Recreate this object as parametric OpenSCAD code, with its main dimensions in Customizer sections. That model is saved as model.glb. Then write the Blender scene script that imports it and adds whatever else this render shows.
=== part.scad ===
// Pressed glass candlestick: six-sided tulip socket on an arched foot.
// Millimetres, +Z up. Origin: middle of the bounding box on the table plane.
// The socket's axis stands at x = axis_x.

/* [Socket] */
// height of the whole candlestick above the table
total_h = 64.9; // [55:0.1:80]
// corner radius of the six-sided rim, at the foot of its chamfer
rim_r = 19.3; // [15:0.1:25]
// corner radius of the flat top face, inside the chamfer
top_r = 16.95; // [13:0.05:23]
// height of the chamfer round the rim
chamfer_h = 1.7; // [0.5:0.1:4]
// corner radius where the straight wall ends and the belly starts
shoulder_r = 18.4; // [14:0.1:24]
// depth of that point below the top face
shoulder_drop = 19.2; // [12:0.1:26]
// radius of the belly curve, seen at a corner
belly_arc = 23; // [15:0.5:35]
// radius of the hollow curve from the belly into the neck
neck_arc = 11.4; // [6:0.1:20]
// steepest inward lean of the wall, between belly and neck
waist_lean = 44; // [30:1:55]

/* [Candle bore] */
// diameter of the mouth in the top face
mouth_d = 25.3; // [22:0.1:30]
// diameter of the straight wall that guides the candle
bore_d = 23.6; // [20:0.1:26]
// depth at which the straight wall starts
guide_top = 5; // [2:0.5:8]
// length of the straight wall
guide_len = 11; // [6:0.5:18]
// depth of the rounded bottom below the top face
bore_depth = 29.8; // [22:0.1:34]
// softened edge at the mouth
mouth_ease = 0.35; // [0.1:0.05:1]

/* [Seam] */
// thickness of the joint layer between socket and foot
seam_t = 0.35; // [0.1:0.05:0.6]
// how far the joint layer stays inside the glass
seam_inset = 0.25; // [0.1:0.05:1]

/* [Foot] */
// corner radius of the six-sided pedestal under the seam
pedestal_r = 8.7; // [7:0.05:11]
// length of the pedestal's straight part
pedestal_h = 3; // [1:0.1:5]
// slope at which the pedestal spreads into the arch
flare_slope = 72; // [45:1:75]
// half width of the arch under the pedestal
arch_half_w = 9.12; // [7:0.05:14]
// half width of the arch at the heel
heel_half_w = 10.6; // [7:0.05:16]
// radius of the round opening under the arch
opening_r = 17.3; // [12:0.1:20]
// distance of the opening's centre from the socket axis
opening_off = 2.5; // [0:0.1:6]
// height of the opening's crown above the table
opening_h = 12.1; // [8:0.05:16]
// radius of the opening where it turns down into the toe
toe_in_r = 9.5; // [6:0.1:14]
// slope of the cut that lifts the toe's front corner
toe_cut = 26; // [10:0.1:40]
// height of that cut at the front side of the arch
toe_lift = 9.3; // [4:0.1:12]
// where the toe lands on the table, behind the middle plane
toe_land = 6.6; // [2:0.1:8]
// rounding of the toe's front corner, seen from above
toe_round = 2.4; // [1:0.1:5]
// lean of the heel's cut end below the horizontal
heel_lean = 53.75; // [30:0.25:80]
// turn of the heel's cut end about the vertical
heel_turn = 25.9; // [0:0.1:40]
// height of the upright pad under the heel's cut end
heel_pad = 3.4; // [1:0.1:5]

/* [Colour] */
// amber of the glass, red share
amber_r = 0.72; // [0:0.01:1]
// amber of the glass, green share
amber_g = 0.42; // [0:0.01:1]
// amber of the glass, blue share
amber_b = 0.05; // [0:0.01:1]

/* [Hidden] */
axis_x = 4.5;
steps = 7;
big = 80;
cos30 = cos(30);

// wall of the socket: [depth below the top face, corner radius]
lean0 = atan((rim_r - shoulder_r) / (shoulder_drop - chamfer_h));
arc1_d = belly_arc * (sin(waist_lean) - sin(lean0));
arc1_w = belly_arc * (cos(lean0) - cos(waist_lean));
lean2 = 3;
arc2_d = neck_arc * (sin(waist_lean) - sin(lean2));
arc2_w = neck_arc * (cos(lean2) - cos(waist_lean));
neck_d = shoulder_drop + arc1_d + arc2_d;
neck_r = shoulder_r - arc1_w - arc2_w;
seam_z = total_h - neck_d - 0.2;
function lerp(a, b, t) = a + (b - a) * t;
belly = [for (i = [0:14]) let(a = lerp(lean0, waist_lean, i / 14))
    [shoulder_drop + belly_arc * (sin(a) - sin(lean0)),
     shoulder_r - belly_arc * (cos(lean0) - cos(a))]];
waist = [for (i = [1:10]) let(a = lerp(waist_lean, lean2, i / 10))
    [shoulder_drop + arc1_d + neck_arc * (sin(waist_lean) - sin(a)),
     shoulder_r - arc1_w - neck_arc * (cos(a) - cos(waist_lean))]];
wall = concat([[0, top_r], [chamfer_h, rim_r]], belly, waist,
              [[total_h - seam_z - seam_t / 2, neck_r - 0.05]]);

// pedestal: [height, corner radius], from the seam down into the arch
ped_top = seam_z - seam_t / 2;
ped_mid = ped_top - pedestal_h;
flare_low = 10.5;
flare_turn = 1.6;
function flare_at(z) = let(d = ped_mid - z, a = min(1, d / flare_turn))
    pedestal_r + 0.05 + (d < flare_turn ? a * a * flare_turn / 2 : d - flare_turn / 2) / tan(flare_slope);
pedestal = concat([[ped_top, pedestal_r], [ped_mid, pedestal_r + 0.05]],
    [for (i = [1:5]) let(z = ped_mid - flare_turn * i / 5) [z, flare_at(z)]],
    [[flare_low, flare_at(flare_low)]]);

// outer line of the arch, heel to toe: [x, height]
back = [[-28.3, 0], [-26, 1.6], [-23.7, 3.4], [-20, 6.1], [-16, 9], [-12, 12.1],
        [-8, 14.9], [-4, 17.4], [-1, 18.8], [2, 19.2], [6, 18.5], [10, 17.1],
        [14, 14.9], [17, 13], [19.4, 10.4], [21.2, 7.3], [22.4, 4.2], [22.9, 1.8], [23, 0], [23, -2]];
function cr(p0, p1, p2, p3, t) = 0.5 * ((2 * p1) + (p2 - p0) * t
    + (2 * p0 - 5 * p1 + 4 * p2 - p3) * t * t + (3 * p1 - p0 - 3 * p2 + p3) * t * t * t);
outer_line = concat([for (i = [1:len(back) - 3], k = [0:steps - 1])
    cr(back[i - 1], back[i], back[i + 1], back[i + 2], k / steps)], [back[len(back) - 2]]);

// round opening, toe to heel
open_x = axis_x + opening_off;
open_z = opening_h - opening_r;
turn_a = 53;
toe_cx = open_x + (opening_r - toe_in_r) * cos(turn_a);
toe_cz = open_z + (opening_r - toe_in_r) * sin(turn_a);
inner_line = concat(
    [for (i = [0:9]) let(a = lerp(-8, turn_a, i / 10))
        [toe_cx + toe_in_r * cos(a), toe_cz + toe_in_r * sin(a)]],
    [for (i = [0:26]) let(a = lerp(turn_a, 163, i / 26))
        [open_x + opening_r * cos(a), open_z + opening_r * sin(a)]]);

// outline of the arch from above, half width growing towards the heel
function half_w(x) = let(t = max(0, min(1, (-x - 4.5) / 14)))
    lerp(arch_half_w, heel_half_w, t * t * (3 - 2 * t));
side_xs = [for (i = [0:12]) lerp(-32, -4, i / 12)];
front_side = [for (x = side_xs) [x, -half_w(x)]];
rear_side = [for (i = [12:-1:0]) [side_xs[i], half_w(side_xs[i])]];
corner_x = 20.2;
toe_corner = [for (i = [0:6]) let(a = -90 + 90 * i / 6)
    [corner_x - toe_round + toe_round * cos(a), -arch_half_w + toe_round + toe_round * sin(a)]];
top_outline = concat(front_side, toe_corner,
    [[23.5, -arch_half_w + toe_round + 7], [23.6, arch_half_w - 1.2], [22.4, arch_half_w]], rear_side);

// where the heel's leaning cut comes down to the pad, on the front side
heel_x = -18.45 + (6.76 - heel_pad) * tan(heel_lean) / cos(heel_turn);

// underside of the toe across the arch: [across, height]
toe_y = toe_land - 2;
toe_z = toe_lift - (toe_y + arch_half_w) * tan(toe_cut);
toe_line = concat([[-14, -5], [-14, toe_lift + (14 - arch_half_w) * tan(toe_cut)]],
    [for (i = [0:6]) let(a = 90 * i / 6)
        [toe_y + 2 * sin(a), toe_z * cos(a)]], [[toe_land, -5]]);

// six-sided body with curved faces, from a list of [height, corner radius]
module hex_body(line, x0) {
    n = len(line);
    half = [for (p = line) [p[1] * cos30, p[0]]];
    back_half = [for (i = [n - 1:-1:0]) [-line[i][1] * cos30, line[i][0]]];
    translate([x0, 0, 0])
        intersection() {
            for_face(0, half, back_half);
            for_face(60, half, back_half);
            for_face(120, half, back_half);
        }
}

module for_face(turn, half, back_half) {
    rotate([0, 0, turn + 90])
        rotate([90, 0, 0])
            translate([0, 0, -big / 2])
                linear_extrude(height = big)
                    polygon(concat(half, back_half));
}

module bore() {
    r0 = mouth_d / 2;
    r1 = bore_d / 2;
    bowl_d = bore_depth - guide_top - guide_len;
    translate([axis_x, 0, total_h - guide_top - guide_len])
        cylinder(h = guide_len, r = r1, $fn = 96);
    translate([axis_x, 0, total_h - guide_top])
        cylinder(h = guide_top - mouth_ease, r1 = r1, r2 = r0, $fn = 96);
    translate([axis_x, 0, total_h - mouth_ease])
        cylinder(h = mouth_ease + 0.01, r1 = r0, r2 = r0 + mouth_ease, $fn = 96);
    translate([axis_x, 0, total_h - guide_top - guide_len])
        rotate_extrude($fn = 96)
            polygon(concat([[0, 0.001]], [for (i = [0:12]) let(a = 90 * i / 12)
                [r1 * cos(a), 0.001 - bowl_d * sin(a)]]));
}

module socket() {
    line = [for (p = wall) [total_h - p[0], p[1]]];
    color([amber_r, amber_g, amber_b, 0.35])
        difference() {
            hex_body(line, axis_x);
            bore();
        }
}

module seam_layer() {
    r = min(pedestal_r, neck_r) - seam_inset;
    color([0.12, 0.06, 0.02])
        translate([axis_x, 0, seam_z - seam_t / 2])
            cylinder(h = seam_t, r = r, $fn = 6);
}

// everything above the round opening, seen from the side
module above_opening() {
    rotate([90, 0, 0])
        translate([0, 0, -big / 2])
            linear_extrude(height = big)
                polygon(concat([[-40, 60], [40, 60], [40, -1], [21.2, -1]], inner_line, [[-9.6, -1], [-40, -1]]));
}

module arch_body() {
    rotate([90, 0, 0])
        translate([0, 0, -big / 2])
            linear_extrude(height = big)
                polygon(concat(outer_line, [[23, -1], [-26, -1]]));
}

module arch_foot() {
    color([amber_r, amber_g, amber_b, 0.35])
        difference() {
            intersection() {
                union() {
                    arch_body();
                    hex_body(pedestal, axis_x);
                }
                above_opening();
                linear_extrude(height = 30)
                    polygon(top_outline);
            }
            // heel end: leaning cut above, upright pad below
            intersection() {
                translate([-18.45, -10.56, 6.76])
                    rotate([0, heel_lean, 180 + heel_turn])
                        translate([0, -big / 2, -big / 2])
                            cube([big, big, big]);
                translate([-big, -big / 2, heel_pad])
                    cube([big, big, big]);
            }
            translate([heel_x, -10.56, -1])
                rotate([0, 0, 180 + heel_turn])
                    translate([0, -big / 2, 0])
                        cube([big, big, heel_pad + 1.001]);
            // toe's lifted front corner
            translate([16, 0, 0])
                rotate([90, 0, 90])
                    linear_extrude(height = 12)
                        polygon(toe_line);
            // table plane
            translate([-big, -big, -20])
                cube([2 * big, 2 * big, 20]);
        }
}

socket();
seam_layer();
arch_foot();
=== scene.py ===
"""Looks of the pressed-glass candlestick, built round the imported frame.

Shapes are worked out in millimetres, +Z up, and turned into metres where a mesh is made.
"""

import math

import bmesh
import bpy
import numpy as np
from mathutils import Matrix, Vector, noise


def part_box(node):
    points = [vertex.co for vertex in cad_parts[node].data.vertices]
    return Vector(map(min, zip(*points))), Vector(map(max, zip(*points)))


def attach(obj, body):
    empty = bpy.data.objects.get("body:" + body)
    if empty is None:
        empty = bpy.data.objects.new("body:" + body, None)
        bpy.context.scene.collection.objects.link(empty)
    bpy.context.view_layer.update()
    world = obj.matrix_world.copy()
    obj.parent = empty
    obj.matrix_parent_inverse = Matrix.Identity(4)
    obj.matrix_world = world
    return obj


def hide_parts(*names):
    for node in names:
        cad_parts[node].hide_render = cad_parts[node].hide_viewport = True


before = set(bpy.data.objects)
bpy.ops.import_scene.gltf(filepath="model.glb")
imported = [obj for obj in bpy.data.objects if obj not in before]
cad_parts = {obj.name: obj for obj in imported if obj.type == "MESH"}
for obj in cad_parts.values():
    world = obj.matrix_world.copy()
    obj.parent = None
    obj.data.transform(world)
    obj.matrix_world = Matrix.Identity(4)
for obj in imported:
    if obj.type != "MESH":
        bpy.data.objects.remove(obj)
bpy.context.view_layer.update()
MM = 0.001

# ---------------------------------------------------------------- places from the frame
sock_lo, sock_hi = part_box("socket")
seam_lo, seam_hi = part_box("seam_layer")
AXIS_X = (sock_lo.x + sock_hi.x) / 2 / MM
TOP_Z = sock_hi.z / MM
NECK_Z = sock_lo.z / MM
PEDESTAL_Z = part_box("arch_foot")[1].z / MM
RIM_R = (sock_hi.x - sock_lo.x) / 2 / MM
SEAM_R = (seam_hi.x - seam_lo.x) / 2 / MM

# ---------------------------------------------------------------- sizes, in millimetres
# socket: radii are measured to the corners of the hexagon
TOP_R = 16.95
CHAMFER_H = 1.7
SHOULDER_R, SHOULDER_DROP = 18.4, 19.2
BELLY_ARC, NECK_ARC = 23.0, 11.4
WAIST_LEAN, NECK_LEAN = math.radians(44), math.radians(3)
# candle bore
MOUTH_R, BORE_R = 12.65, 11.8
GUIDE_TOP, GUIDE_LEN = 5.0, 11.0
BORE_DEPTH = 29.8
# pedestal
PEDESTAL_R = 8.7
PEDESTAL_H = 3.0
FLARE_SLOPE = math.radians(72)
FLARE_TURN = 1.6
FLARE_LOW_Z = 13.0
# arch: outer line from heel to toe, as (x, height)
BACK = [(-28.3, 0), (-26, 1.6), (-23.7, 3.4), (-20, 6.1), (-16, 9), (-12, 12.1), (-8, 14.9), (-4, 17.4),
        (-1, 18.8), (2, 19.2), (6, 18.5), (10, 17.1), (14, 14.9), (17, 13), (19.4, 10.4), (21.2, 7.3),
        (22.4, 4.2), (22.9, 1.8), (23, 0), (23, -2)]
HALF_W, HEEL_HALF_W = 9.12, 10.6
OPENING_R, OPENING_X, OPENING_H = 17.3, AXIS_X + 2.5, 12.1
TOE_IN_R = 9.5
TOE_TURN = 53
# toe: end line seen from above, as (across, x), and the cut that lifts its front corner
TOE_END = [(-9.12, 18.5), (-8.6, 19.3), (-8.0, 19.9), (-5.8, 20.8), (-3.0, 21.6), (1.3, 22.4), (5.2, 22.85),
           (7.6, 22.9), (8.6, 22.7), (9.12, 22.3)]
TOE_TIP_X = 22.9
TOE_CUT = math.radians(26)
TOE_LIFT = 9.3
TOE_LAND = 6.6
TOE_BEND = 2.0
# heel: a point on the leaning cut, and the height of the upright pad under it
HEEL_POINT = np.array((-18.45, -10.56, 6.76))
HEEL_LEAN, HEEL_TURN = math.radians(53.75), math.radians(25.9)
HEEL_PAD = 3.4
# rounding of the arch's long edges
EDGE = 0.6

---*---

## TO BE DONE:
In the material above, find each line that contains the word "data", and select it.

## COMPLETE ANSWER:
    points = [vertex.co for vertex in cad_parts[node].data.vertices]
    empty = bpy.data.objects.get("body:" + body)
        empty = bpy.data.objects.new("body:" + body, None)
before = set(bpy.data.objects)
imported = [obj for obj in bpy.data.objects if obj not in before]
    obj.data.transform(world)
        bpy.data.objects.remove(obj)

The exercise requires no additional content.